Mr Chee draws into question the soon to be built “Founders’ memorial” which he regards as another vanity monument.
To cap it all, the Facebook video had also highlights comparative statistics of the earnings of worldwide leaders. Accordingly, Singapore PM Lee had ranked the highest in 2015 with USD1,700,000, ( S$2,362,694) surpassing former US President Barrack Obama whose annual salary was USD400,000 (S$ 555,928)
In conclusion, Mr Chee stressed once again that there is absolutely no justification for the government to hike the GST, especially in light of the COVID-19 situation, as it has already taken its toll on retailers and many Singaporeans.
However, Mr Chee commended People’s Action Party (PAP), Mr Lawrence Wong’s undertaking that a package of measures in combating the COVID-19 situation and its impact on the country and people.
Nevertheless, these measures should not be used to justify any increase in GST or other taxes down the road.
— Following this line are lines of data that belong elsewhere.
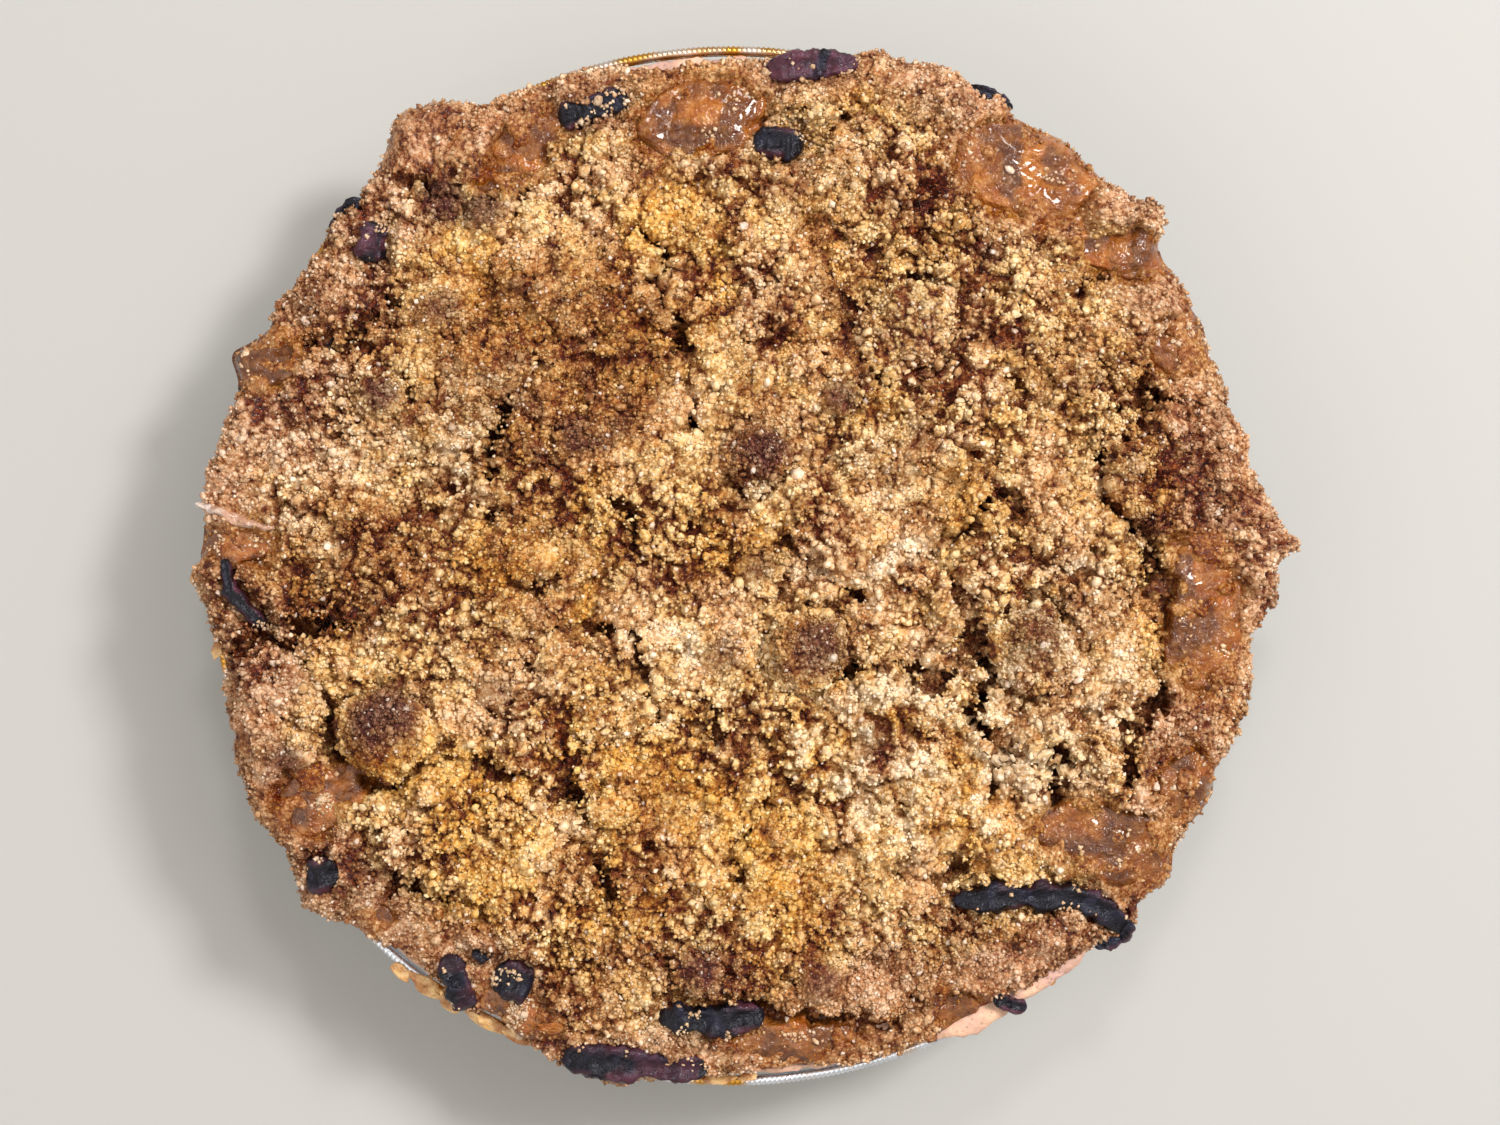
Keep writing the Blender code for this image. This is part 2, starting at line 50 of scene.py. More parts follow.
# The ring pressed up into the tin's base: radius and height
BASE_RING = ((70, 0), (67, 0.35), (50, 0.35), (47, 0))

# Fine flutes of the tin's wall and crimps of its bead, which the solids leave out
FLUTES, FLUTE_DEPTH, CRIMPS, CRIMP_DEPTH = 4 * PLEATS, 0.42, 650, 0.16

# Outline, seen from above: bearing, half width in degrees, reach past the rim
OUTLINE = (
    (2.3, 1.2, 4), (2.8, 6.5, 6.6), (14.5, 2, 1.3), (30, 5, 1.4), (39.5, 2.6, 8),
    (43, 3, 2.5), (51, 6, 3.8), (59.6, 1.3, 3.2), (67, 5, 4.6), (74, 2, 3.5),
    (94, 14, -5), (121.5, 2, 2), (126, 4.5, 8.6), (145, 3, -1.6),
    (152, 1.2, -1.2), (157, 1.8, 3.8), (172, 4.5, 1.9), (181, 2.5, 3.2),
    (191, 4, -1.6), (206.5, 5, 3.6), (218.5, 3.5, 5.2), (231.5, 6, -4.6),
    (243, 3, -5), (255.5, 3.6, 2.4), (275, 12.5, -4.8), (299, 9, -4),
    (317.5, 3.2, 4), (324, 2.5, 3.6), (334, 2.5, 2.2), (342, 3, 2.8),
    (346.5, 2.5, 2.6), (356, 2.5, 3.4),
)

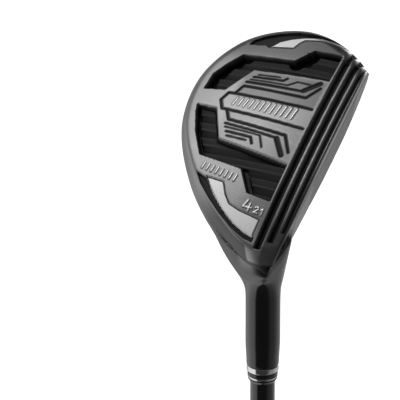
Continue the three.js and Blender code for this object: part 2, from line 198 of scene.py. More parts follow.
HEEL_RECESS = [(15, -34.8), (12.8, -29.8), (9.6, -27), (0, -17.8), (-7.2, -5.6), (-8.6, -1.2), (-10.8, -1.2),
               (-9.9, -5.3), (-6.8, -11.2), (-1.6, -18.5), (4, -25), (9.9, -31)]
SLOTS = [(1.6, 2.5, 2.2, -12.8, 92), (5.7, 2.2, 1.9, -9, 90), (9.2, 1.5, 1.2, -4, 80)]
ENGRAVED = [
    (0.85, [(52.6, -1.8), (53.5, -37.4), (49.6, -39.1), (45.5, -36.9), (42.8, -1.5)]),
    (0.75, [(53.9, -34.6), (57.8, -32.8), (57.4, -6.3), (63.3, -2.6)]),
    (0.7, [(60.0, -32.6), (60.2, -8.8)]),
    (1.7, [(60.6, -8.6), (65.6, -3.6)]),
    (0.3, [(61.4, -31.6), (61.7, -15.8), (64.2, -12.6), (64.0, -6.2)]),
    (0.6, [(62.9, -30.8), (63.5, -18.4), (64.9, -17.2)]),
    (0.3, [(64.3, -29.4), (64.8, -20.2)]),
    (0.85, [(44.9, -34.4), (40.7, -32.0), (38.1, -6.8), (30.7, -2.6)]),
    (0.6, [(38.7, -32.6), (36.2, -10.2)]),
    (1.7, [(36.0, -9.7), (28.8, -4.8)]),
    (0.35, [(37.0, -32.0), (35.9, -16.6), (30.5, -13.7)]),
    (0.65, [(35.0, -30.7), (34.2, -19.8), (31.4, -18.2)]),
    (0.4, [(33.0, -29.7), (32.4, -21.2)]),
]
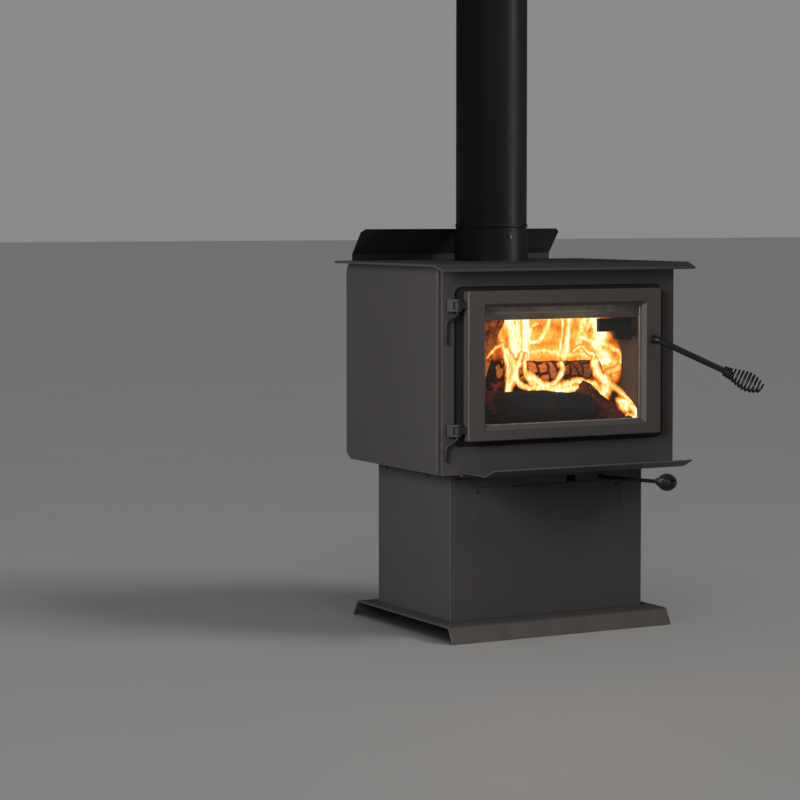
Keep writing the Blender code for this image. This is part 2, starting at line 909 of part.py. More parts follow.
def build_latch_keeper(stove, steel):
    block(
        "latch_keeper",
        (HANDLE_X + 0.0085, DOOR_BACK + GAP, HANDLE_Z - 0.0125),
        (HANDLE_X + 0.0265, PLATE_THICKNESS, HANDLE_Z - 0.0048),
        steel,
        stove,
        0.0010,
    )


# ---------------------------------------------------------------- air control


def build_air_control(slider, black, steel, paint):
    coil_start = Vector((AIR_X, -0.1640, 0.3245))
    direction = Vector((0.0, -1.0, 0.06)).normalized()
    grip_length = 0.058
    rod_end = coil_start + direction * 0.014
    rod(
        "air_control_rod",
        bent_path([(AIR_X, 0.1990, AIR_Z), (AIR_X, 0.0300, AIR_Z), rod_end], 0.020),
        AIR_RADIUS,
        black,
        slider,
        (AIR_X, 0.155, AIR_Z),
    )
    wire = 0.0017
    shape = barrel_radius(AIR_RADIUS + wire + 0.0004, 0.0160, 0.0045, 0.58)
    rod(
        "air_control_coil",
        coil_path(coil_start, direction, grip_length, 14.0, 7.0, 0.0041, shape),
        wire,
        black,
        slider,
        (AIR_X, 0.155, AIR_Z),
    )
    low = AIR_Z + AIR_RADIUS + GAP
    damper_low = (AIR_X - 0.038, 0.115, low)
    damper_high = (AIR_X + 0.038, 0.200, low + 0.0020)
    block("air_damper", damper_low, damper_high, steel, slider, 0.0004)
    behind = PEDESTAL_FRONT + SHEET_THICKNESS + GAP
    shutter_low = (AIR_X - 0.0605, behind, 0.3065)
    shutter_high = (AIR_X + 0.0165, behind + SHEET_THICKNESS, 0.3275)
    shutter = block("slot_shutter", shutter_low, shutter_high, paint, slider)
    hole_at = (AIR_X, behind, AIR_Z)
    along_y = (math.radians(90), 0.0, 0.0)
    cut(shutter, round_cutter("rod_hole", hole_at, AIR_RADIUS + 0.0005, 0.02, slider, along_y, 20))


def build_stove():
    paint = make_material("charcoal_paint", (0.045, 0.043, 0.041), 0.45)
    dark_paint = make_material("dark_paint", (0.025, 0.024, 0.023), 0.55)
    pipe_paint = make_material("pipe_paint", (0.018, 0.018, 0.018), 0.42)
    black = make_material("handle_black", (0.015, 0.015, 0.015), 0.35)
    steel = make_material("bare_steel", (0.33, 0.32, 0.31), 0.45, 1.0)
    screw_finish = make_material("black_screw", (0.03, 0.03, 0.03), 0.30, 0.6)
    glass = make_material("clear_glass", (0.90, 0.90, 0.88), 0.03, 0.0, 1.0)
    rope = make_material("gasket_rope", (0.05, 0.05, 0.05), 0.95)
    brick = make_material("firebrick", (0.42, 0.28, 0.19), 0.90)
    board = make_material("baffle_board", (0.62, 0.56, 0.46), 0.92)

    stove = body_empty("stove_origin", (0.0, 0.0, 0.0))
    stove.location = (-CENTRE_X, -CENTRE_Y, 0.0)
    door = body_empty("door_axis", (HINGE_X, HINGE_Y, 0.561), stove)
    handle = body_empty("handle_axis", (HANDLE_X, DOOR_FRONT, HANDLE_Z), door)
    slider = body_empty("air_control_axis", (AIR_X, 0.155, AIR_Z), stove)

    build_casing(stove, paint, dark_paint)
    build_rear_shield(stove, paint)
    build_flue(stove, pipe_paint, screw_finish)
    build_pedestal(stove, paint, screw_finish)
    build_base(stove, paint)
    build_ash_lip(stove, paint)
    build_bricks(stove, brick)
    build_air_path(stove, steel, board, dark_paint)
    build_hinges(stove, door, dark_paint)
    build_door(door, paint, glass, rope, dark_paint, steel)
    build_handle(handle, black, steel)
    build_latch_keeper(stove, steel)
    build_air_control(slider, black, steel, paint)


clear_scene()
PARTS = new_collection("wood_burning_stove")
CUTTERS = new_collection("cutters")
build_stove()
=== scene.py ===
import json
import math

import bmesh
import bpy
import numpy as np
from mathutils import Matrix, Vector, noise

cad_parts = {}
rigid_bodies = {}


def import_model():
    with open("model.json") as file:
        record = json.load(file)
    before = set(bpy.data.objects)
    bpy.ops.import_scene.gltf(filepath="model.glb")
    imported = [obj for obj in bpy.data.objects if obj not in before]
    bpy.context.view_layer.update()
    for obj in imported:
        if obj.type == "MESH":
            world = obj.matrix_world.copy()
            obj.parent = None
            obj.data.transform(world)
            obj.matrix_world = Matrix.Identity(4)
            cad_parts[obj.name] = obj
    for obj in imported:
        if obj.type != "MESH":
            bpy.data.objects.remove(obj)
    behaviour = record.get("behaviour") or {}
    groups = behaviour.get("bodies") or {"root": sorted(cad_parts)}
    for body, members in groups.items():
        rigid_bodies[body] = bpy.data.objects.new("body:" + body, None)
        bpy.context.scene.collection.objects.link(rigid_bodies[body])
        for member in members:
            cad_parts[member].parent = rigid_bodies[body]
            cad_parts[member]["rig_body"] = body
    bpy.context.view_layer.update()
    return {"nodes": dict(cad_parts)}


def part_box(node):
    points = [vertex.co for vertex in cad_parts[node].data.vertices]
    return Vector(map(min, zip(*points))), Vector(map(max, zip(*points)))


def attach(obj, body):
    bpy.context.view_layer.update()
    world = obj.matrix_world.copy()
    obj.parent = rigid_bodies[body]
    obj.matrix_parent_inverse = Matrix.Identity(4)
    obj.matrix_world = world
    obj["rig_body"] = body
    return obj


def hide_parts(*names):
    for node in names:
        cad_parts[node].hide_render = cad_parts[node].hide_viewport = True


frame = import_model()
print("frame loaded:", len(frame["nodes"]), "nodes")

# Every place below is given from the middle of the front plate's face, straight down at the floor
plateLow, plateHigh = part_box("front_plate")
middleX = (plateLow.x + plateHigh.x) / 2
faceY = plateLow.y


def spot(x, y, z):
    return Vector((middleX + x, faceY + y, z))


def middleOf(node):
    low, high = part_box(node)
    return (low + high) / 2


# Camera, floor and studio light

viewSettings = {
    "east": -2.7231, "south": -4.3337, "height": 0.8755,
    "turn": 28.435, "tip": 2.717, "lens": 111.77, "lift": -0.09,
}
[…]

The funds for such relief should be taken from the NIRC or the Net Investment Retirement Contribution.
Mr Chee hopes that the Deputy Prime Minister, Mr Heng Swee Keat will pledge to improve financial discipline and invest in wise investments. He urges the government not to entertain mega projects like Jewel or the founder’s memorial. He advised the government to use the funds from the NIRC to help Singaporeans and businesses recover from the virus situation.
The Facebook video message ends with Mr Chee thanking medical professionals who are working on the front lines in trying to contain the COVID-19 outbreak. He sends his well wishes for a speedy recovery to Singaporeans who are currently infected by the virus.